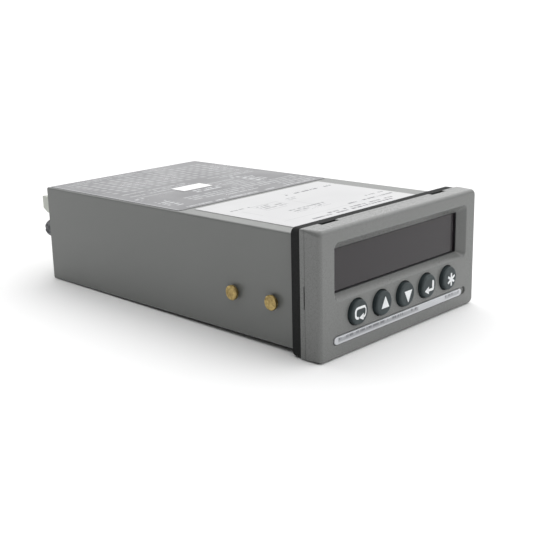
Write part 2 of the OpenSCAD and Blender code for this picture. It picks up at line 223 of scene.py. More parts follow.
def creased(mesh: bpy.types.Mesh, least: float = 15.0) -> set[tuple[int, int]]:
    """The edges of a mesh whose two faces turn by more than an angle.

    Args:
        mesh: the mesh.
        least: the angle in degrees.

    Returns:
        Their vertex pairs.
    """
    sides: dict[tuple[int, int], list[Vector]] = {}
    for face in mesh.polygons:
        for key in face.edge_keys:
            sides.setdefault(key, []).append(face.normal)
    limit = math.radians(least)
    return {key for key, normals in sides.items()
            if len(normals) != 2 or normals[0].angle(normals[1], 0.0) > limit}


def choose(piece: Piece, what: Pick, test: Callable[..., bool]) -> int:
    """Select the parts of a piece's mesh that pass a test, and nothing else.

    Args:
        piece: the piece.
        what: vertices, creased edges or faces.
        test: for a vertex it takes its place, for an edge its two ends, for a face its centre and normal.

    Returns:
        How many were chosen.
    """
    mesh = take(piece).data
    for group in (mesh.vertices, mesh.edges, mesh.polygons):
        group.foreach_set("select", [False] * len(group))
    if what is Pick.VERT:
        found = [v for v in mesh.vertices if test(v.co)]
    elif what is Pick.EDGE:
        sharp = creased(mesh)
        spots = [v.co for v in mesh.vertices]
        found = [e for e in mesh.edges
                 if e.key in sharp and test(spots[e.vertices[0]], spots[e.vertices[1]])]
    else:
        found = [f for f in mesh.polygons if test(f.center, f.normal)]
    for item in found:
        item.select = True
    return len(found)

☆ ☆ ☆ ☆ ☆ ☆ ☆

What you should do
Restate word for word only the lines running from the beginning of the data to the line holding "and nothing else.", both included.

Solution to the exercise
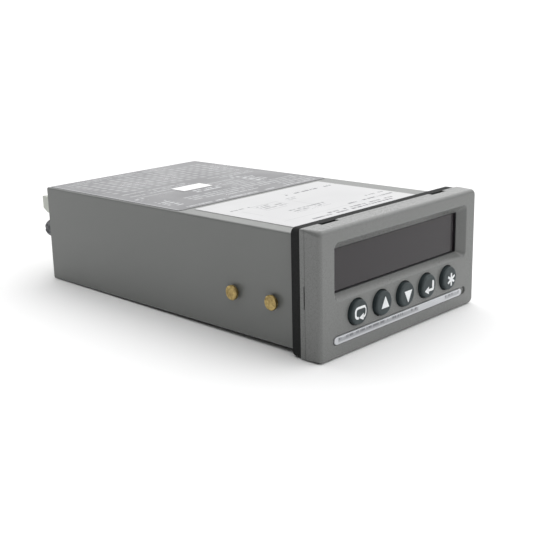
Write part 2 of the OpenSCAD and Blender code for this picture. It picks up at line 223 of scene.py. More parts follow.
def creased(mesh: bpy.types.Mesh, least: float = 15.0) -> set[tuple[int, int]]:
    """The edges of a mesh whose two faces turn by more than an angle.

    Args:
        mesh: the mesh.
        least: the angle in degrees.

    Returns:
        Their vertex pairs.
    """
    sides: dict[tuple[int, int], list[Vector]] = {}
    for face in mesh.polygons:
        for key in face.edge_keys:
            sides.setdefault(key, []).append(face.normal)
    limit = math.radians(least)
    return {key for key, normals in sides.items()
            if len(normals) != 2 or normals[0].angle(normals[1], 0.0) > limit}


def choose(piece: Piece, what: Pick, test: Callable[..., bool]) -> int:
    """Select the parts of a piece's mesh that pass a test, and nothing else.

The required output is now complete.